Llama3 8B model with sequence length 1024

n_q_head = 32
n_kv_head = 8
d_head = 128 (hidden dimension per head)
d_model = 4096 (= n_q_head × d_head)
d_ffn = 14336
num_layers = 32
vocab_size = 128256
d_type = 2 (fp16)
seq_len
batch

Roofline analysis

I will calculate the memory read write bytes and FLOPs for prefill and decoding. Memory consists of model weights, and activation (including kv cache). The model weights consists of W_q, W_k, W_v, W_o, W_gate, W_up, W_down.

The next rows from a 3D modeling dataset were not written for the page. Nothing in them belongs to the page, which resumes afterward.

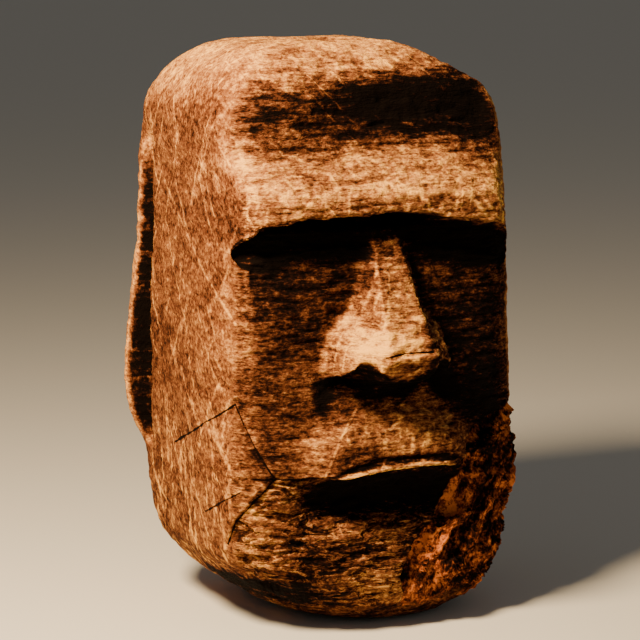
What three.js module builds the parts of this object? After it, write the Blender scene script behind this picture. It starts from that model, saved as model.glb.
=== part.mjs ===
// A moai head in volcanic tuff, carved from one block and standing upright on its flat underside.
// Millimetres, +Z up, the face looks along -Y, and the origin is the middle of the underside's box.
import * as THREE from "three";

// The block's half widths and half depths from its upright axis, as [height, size].
const HEIGHT = 1464;
const HALF_WIDTH = [
  [0, 376], [200, 404], [400, 420], [720, 422], [1020, 412], [1260, 404], [1464, 394],
];
const FRONT_DEPTH = [
  [0, 520], [110, 456], [220, 426], [400, 412], [560, 384], [720, 368], [1020, 362], [1260, 350],
  [1464, 296],
];
const BACK_DEPTH = [[0, 290], [200, 300], [400, 318], [720, 346], [1020, 346], [1464, 340]];
// How square a section is, as a superellipse's power: 2 is an ellipse.
const CORNER_POWER = [[0, 2], [110, 3], [240, 4.6], [400, 5.4], [1260, 5.4], [1464, 4.2]];
// The wall turns under to the flat foot and over to the crown, as [height, share of the section].
const FOOT_EDGE = [[0, 0.56], [20, 0.715], [58, 0.85], [110, 0.95], [176, 1]];
const CROWN_EDGE = [
  [1272, 1], [1312, 0.985], [1360, 0.93], [1404, 0.83], [1438, 0.7], [1456, 0.55], [1463, 0.28],
];
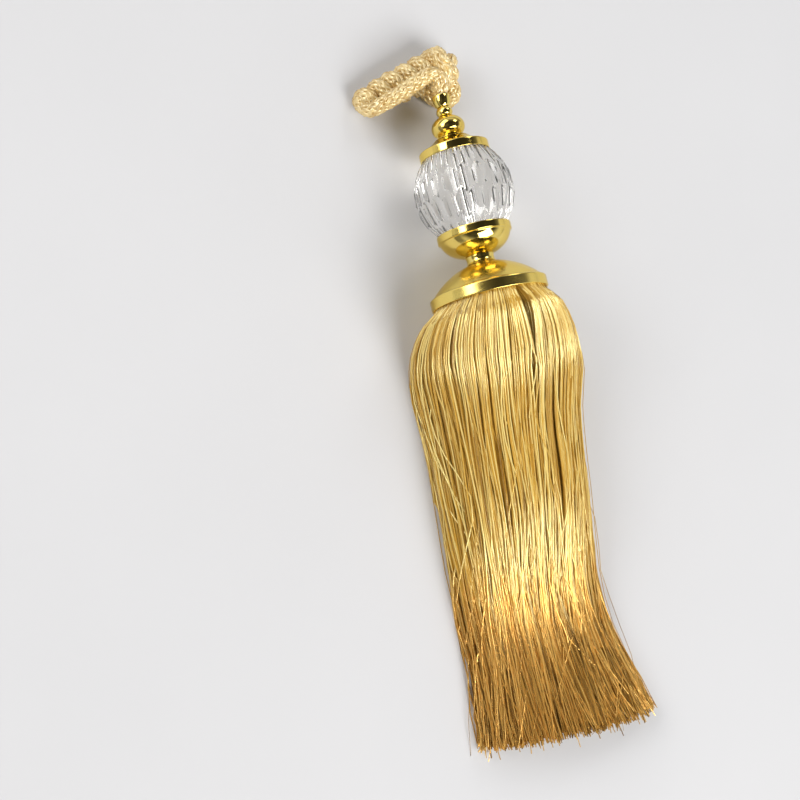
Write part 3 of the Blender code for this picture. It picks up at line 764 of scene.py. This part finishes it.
class TASSEL_OT_crystal(bpy.types.Operator):
    """Cut the fluted crystal ball"""

    bl_idname = "tassel.crystal"
    bl_label = "Crystal"

    def execute(self, context):
        top = asin(CRYSTAL_HALF / CRYSTAL_RADIUS)
        angles = [top * (1 - 2 * i / CRYSTAL_ROWS) for i in range(CRYSTAL_ROWS + 1)]
        profile = [(CRYSTAL_RADIUS * cos(a), CRYSTAL_RADIUS * sin(a)) for a in angles]
        profile += [(CRYSTAL_BORE, -CRYSTAL_HALF), (CRYSTAL_BORE, CRYSTAL_HALF)]
        bm = bmesh.new()
        verts = [bm.verts.new((0, radius, height)) for radius, height in profile]
        edges = [bm.edges.new(pair) for pair in zip(verts, verts[1:] + verts[:1])]
        bmesh.ops.spin(
            bm,
            geom=verts + edges,
            axis=(0, 0, 1),
            cent=(0, 0, 0),
            angle=tau,
            steps=FLUTES * FLUTE_COLUMNS,
            use_merge=True,
        )
        for vert in bm.verts:
            radius = hypot(vert.co.x, vert.co.y)
            if radius > CRYSTAL_BORE + MERGE:
                cut = crystal_radius(atan2(vert.co.x, vert.co.y), vert.co.z, radius) / radius
                vert.co.x *= cut
                vert.co.y *= cut
        bmesh.ops.remove_doubles(bm, verts=bm.verts, dist=MERGE)
        bmesh.ops.recalc_face_normals(bm, faces=bm.faces)
        bm.transform(HEAD @ Matrix.Translation((0, 0, CRYSTAL_CENTRE)))
        mesh = bpy.data.meshes.new("cut_crystal")
        bm.to_mesh(mesh)
        bm.free()
        mesh.shade_smooth()
        mesh.set_sharp_from_angle(angle=CRISP)
        add_piece("crystal_ball", mesh, crystal_material(), ["crystal"])
        return {"FINISHED"}


# ---- fringe


# Shells are pairs of count and share, width is of the strand radius, and drift and lift are of the bundle's
Layer = namedtuple("Layer", "name shells points wisps width drift lift ragged tone roundness")


def section_at(run):
    """The fringe's section at runs: middle, half width, low, high and settled, smooth between the rows."""
    runs = FRINGE_ROWS[:, 0]
    index = np.clip(np.searchsorted(runs, run) - 1, 0, len(runs) - 2)
    width = runs[index + 1] - runs[index]
    t = np.clip((run - runs[index]) / width, 0, 1)
    found = []
    for column in FRINGE_ROWS.T[1:]:
        slope = np.gradient(column, runs)
        slope[0] = 0 if abs(column[1] - column[0]) < MERGE else slope[0]
        found.append(
            (2 * t**3 - 3 * t**2 + 1) * column[index]
            + (t**3 - 2 * t**2 + t) * width * slope[index]
            + (3 * t**2 - 2 * t**3) * column[index + 1]
            + (t**3 - t**2) * width * slope[index + 1]
        )
    return found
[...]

FLOPs in transformer decoding model consists of flops_Q, flops_K, flops_V, flops_qk, flops_av, flops_O, flops_gate, flops_up, flops_down. We will ignore residual connection, layer normalization, and other insignificant computations in this post.

First, let’s do prefill.

Prefill

Memory

model weight

Numbers inside () show the llama3 8B

Embedding = vocab_size × d_model (1GB)

W_q = d_model × d_model (32MB)

W_k = d_model × n_kv_head × d_head (8MB)

W_v = d_model × n_kv_head × d_head (8MB) # same as W_k

W_o = d_model x n_q_head × d_head (32MB)

W_gate = d_model × d_ffn (128MB)

W_up = d_model × d_ffn (128MB)

W_down = d_ffn × d_model (128MB)

Total bytes per layer = W_q + W_k + W_v + W_o + W_gate + W_up + W_down (480MB)

Total model weight bytes = 32 x 480MB + 1GB ~= 16GB (~= 8B x 2 bytes)

activation

There are many intermediate tensors, so-called activation. We don’t need to write all of them to memory. Optimized kernels will try to avoid the unnecessary read/write by fusing the multiple operations. The exact calculation will depend on the specific implementation of the kernel. However, anyway it is not dominate factor in memory operation, so you don’t need to be bothered too much. Let’s still do it. Good to be precise at least one time so that we don’t look back.

We will consider these activations only assuming well-optimized fused kernel.

Attention input: batch × seq_len × d_model × 2 (read)
Attention output: batch × seq_len × d_model × 2 (write)
FFN output: batch × seq_len × d_model × 2 (write)
KV cache: batch × seq_len × n_kv_head × d_head × 2 × 2 (write: k and v)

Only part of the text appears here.